Junto a las aguas del Jordán, cuando Jesús se acercó para ser bautizado, Juan Bautista lo identifico y lo señaló diciendo: «Este es el Cordero de Dios, que quita el pecado del mundo» (Jn 1,29). Desde el comienzo de su ministerio público, Jesús es identificado en un ambiente de pecadores arrepentidos que buscan penitencia. Y en ese contexto, Jesús es el único inocente que quita el pecado del mundo, cargando con ese pecado. «Cargado con nuestros pecados subió al leño [de la Cruz], para que muertos al pecado vivamos para la justicia. Sus heridas nos han curado» (1Pe 2,24).
El misterio de la Redención tiene su fuente en el amor de Dios, que nos ha creado por amor y, ante la catástrofe del pecado, nos quiere redimir por el camino del amor. Un amor que incluye la justicia de la reparación, pues no sería más amor no permitir que el ofensor pueda reparar lo estropeado, si no todo, al menos lo que pueda. Así ha sucedido en la Redención, obrada por Jesucristo.

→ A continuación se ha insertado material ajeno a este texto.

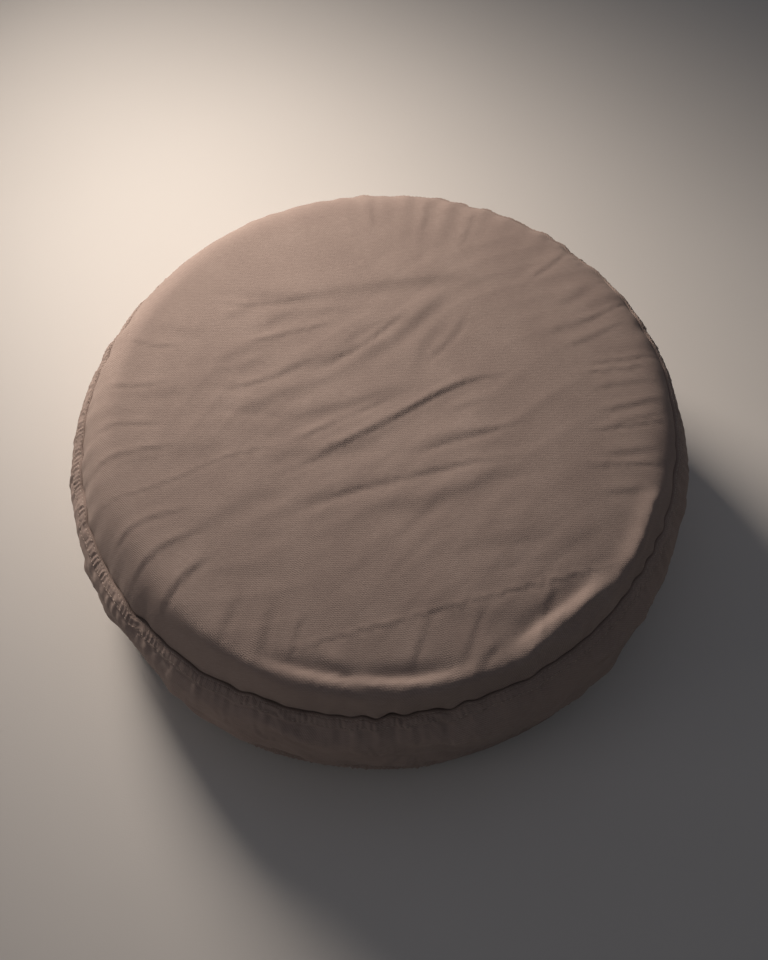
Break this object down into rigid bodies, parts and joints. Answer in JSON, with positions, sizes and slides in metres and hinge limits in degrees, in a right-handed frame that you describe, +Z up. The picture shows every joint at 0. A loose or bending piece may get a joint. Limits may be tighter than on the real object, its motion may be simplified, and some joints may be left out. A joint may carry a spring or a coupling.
{
  "type": "round floor cushion",
  "caption": "Round boxed floor cushion: a removable cotton cover, zipped at the back of its side band, over a wadded foam core in a sewn inner case.",
  "frame": {"origin": "centre of the flat base, on the surface that the cushion lies on", "axes": "+Z up through the crown, +Y towards the middle of the zip, -Y towards the plain front of the side"},
  "size_m": [0.45, 0.4509, 0.145],
  "materials": {
    "taupe_cotton": "matt plain weave, washed and creased",
    "taupe_thread": "matt spun thread",
    "white_muslin": "matt thin plain weave",
    "polyurethane_foam": "matt open cell foam",
    "polyester_wadding": "matt loose fibre",
    "zip_tape_polyester": "matt twill tape",
    "zip_coil_nylon": "satin monofilament",
    "zip_nickel": "nickel plated, satin",
    "label_satin": "blank woven satin"
  },
  "bodies": {
    "cushion": {"cover_top_panel": "taupe_cotton", "cover_front_band": "taupe_cotton", "cover_zip_strip_upper": "taupe_cotton", "cover_zip_strip_lower": "taupe_cotton", "cover_bottom_panel": "taupe_cotton", "top_seam_stitch_row_first": "taupe_thread", "top_seam_stitch_row_second": "taupe_thread", "bottom_seam_stitch_row_first": "taupe_thread", "bottom_seam_stitch_row_second": "taupe_thread", "zip_stitch_row_upper": "taupe_thread", "zip_stitch_row_lower": "taupe_thread", "zip_tape_upper": "zip_tape_polyester", "zip_tape_lower": "zip_tape_polyester", "zip_coil_upper": "zip_coil_nylon", "zip_coil_lower": "zip_coil_nylon", "zip_top_stop_upper": "zip_nickel", "zip_top_stop_lower": "zip_nickel", "zip_bottom_stop": "zip_nickel", "case_top_panel": "white_muslin", "case_side_band": "white_muslin", "case_bottom_panel": "white_muslin", "foam_core": "polyurethane_foam", "wadding_top": "polyester_wadding", "wadding_bottom": "polyester_wadding", "care_label": "label_satin"},
    "zip_slider": {"zip_slider_body": "zip_nickel"},
    "zip_pull": {"zip_pull_tab": "zip_nickel"}
  },
  "joints": [
    {"name": "zip_slider_travel", "type": "hinge", "parent": "cushion", "child": "zip_slider", "pos_m": [0, 0, 0.065], "axis": [0, 0, 1], "range_deg": [0, 140]},
    {"name": "zip_pull_swing", "type": "hinge", "parent": "zip_slider", "child": "zip_pull", "pos_m": [0.21311, 0.07757, 0.065], "axis": [0, 0, 1], "range_deg": [-180, 0]}
  ]
}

Él ha devuelto al Padre lo que los hombres habíamos robado. El amor del corazón de Cristo es más grande que todos nuestros pecados. Su ofrenda en la Cruz repara todas las culpas de todos los tiempos, también las nuestras.
Ahora bien, así como el pecado aparta de Dios por hacer el propio capricho (con placer o sin él), la redención se ha realizado por el camino de la obediencia amorosa y se ha expresado en el sufrimiento lleno de amor al Padre y a los hombres. Jesucristo es el Hijo amado del Padre, envuelto en el Espíritu Santo, dado a los hombres como ofrenda agradable, como cordero sin mancha, para ser ofrecido en reparación de nuestros pecados y los del mundo entero.

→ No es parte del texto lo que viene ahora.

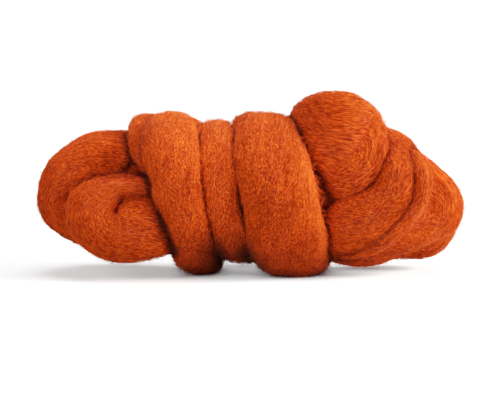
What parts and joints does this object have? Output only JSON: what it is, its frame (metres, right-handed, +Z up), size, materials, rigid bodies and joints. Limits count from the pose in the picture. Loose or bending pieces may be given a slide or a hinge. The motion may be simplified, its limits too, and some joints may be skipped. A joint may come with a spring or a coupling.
{
  "type": "hank of wool roving",
  "caption": "Soft hank of combed wool roving, folded into loops at both ends and wound round its middle.",
  "frame": {"origin": "on the surface that the hank lies on, under the middle of its box", "axes": "+X along the hank towards its taller end, +Z up, -Y towards the front, where the wound turns and both ends' loops show"},
  "size_m": [0.2004, 0.0808, 0.0864],
  "materials": {
    "wool": "soft combed wool, dyed burnt orange"
  },
  "bodies": {
    "root": {"roving": "wool"}
  },
  "joints": []
}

En la tradición bíblica, el cordero recuerda la Pascua, recuerda el sacrificio ofrecido a Dios, recuerda al carnero que va delante del rebaño señalando el camino. La muerte de Cristo en la Cruz se produjo en el mismo instante en que los corderos eran preparados para la Pascua judía. Y, así como en el Antiguo Testamento, la ofrenda del cordero pascual recordaba con gratitud las maravillas de Dios y alcanzaba el perdón de los pecados del pueblo, así este Cordero (Jesús) al ser ofrecido en la Cruz repara los pecados del mundo entero, porque carga con ellos.
Este sacrificio redentor se actualiza constantemente en la Eucaristía, en la celebración de la Santa Misa. Aquí recordamos haciendo presente a Cristo, que se ofrece por nosotros en la Cruz y al que ha vencido la muerte resucitando. El Cordero de Dios, que quita el pecado del mundo, es dado en comida pascual, es Cristo vivo y glorioso, que alimenta en nosotros la nueva vida del Resucitado, dándonos su Espíritu Santo, y cargando con nuestros pecados para destruirlos ante la presencia de Dios. En la Eucaristía comemos el Cordero de Dios, que quita el pecado del mundo.

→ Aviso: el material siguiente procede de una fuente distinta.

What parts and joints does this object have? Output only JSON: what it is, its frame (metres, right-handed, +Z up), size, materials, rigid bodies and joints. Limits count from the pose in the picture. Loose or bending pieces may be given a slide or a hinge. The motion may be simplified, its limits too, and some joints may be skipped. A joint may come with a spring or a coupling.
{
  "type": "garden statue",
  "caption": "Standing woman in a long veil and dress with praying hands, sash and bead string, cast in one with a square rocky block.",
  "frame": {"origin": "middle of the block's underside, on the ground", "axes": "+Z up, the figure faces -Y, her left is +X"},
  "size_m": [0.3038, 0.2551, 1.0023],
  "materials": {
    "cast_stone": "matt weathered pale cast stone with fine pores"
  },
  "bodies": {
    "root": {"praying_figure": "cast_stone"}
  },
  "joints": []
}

Y ¿cuál es pecado del mundo? Son nuestros pecados personales, por los que rompemos con Dios, prefiriendo nuestra voluntad y capricho a la voluntad de Dios, que quiere nuestra felicidad verdadera. Jesucristo ha venido para restablecer esa relación con Dios, rota por el pecado. Son nuestras rupturas con los demás, llevados por nuestro egoísmo en sus múltiples manifestaciones, poniéndonos como centro de todo y olvidando que la vida es para darla, gastarla en servicio a los demás. Jesucristo ha vivido y nos ha enseñado el amor fraterno. Tantas injusticias en el mundo son el resultado de la suma de todos nuestros pecados. El pecado social llega incluso a hacerse pecado estructural, a generar estructuras de pecado (el aborto organizado, los emigrantes explotados, los niños abusados, los prófugos y refugiados, los pobres y desheredados de la tierra). Tales estructuras de pecado no son algo anónimo, sino el resultado de nuestras malas acciones. El pecado del mundo es también el estropicio de la Creación (la contaminación del aire y de las aguas, la deforestación, los ambientes insanos generados por las grandes industrias, etc.). Cuidemos la casa común, que Dios nos ha dado para habitarla y disfrutarla, no para destruirla.
Cordero de Dios, que quitas el pecado del mundo, ten piedad de nosotros y por tu misericordia y tu perdón haznos criaturas nuevas, con un corazón nuevo, semejante al tuyo, capaces de restaurar lo que el pecado a destrozado.